Andrew manages Buzz, Inc. in Colorado and writes for stage, screen, and film. Through the years, he has written five full-length screen plays. His comedic works have been produced off-Broadway in New York and regionally. And his musical about the life of Paul Robeson continues to tour.
In 2012, with nothing more than an artist’s brush, a devout matron in a forgotten village in Spain captured Andrew’s attention, changed the lives of many, and inspired an opera.
When eighty-three-year-old amateur artist and self-taught conservator Cecelia Giménez attempted to restore Elias Garcia Martinez’ crumbling fresco Ecce Homo – Behold the Man, the result was initially suspected to be the work of vandals. No longer recognizable, the once deified image is beyond repair.
“I’d read about an elderly woman in Borja, Spain, who attempted to fix-up a fresco in her village church,” explained Andrew. “Her biggest mistake was that she went on vacation and left it unfinished. The town, local press, and even her neighbors shamed her for destroying the fresco. She was shunned by the community and became an outcast.” The botched image quickly went viral and became an internet sensation. The ensuing internet maelstrom of shame soon had an unexpected effect – free publicity. “The Ecce Homo debacle proved to be a tourism boom for the economically struggling town,” said Andrew.

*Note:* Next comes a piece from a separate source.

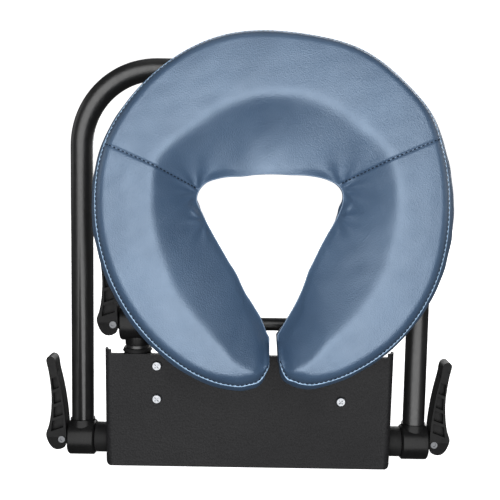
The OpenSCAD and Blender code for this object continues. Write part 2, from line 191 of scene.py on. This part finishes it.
def powder_coat(name="powder_coat", low=0.003, high=0.016, rough=0.5, grit=420, deep=0.0004):
    """Gritty matt coating; low and high are the greys of its specks."""
    m, t, b = new_material(name)
    speck = noise(t, grit * 2.2, 3, 0.7)
    broad = noise(t, 14, 4, 0.6)
    c = ramp(t, speck, [(0.36, (low, low, low * 1.06)), (0.62, (high, high, high * 1.08))])
    t.links.new(c, b.inputs["Base Color"])
    t.links.new(remap(t, broad, 0.3, 0.7, rough - 0.06, rough + 0.08), b.inputs["Roughness"])
    b.inputs["Specular IOR Level"].default_value = 0.14
    bump(t, b, [(cells(t, grit), 0.6, deep), (speck, 0.5, deep * 0.5)])
    return m


def satin_black(name="satin_black", level=0.005, rough=0.34):
    """Smooth enamel on the tubes."""
    m, t, b = new_material(name)
    broad = noise(t, 30, 4, 0.6)
    t.links.new(
        ramp(t, broad, [(0.3, (level, level, level * 1.08)), (0.7, (level * 1.5,) * 3)]),
        b.inputs["Base Color"],
    )
    t.links.new(remap(t, noise(t, 260, 4, 0.65), 0.3, 0.7, rough - 0.05, rough + 0.09), b.inputs["Roughness"])
    b.inputs["Specular IOR Level"].default_value = 0.62
    bump(t, b, [(noise(t, 700, 3, 0.6), 0.22, 0.0003), (noise(t, 90, 2), 0.1, 0.0006)])
    return m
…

Shortly after learning of the events in Borja, Andrew along with composer Paul Fowler embarked on the journey of creating their contemporary opera Behold the Man. Today, six-years later, Andrew Flack and Paul Fowler are ready to present their comedic opera Behold the Man to the world.
“It’s a story of faith and forgiveness,” explained Andrew. “It’s about the effect of the internet on a small town in Spain and the faith that supported the woman at the center of the story. It’s about how Cecelia’s disaster became the town’s miracle.”
Though beyond restoration, since Cecelia’s transformation the much-ignored fresco Ecce Homo, previously destined to crumble into obscurity has been elevated to the status of profound pop icon and forever preserved in cyberspace.
“I’m glad to still be doing what I’ve always done,” said Andrew.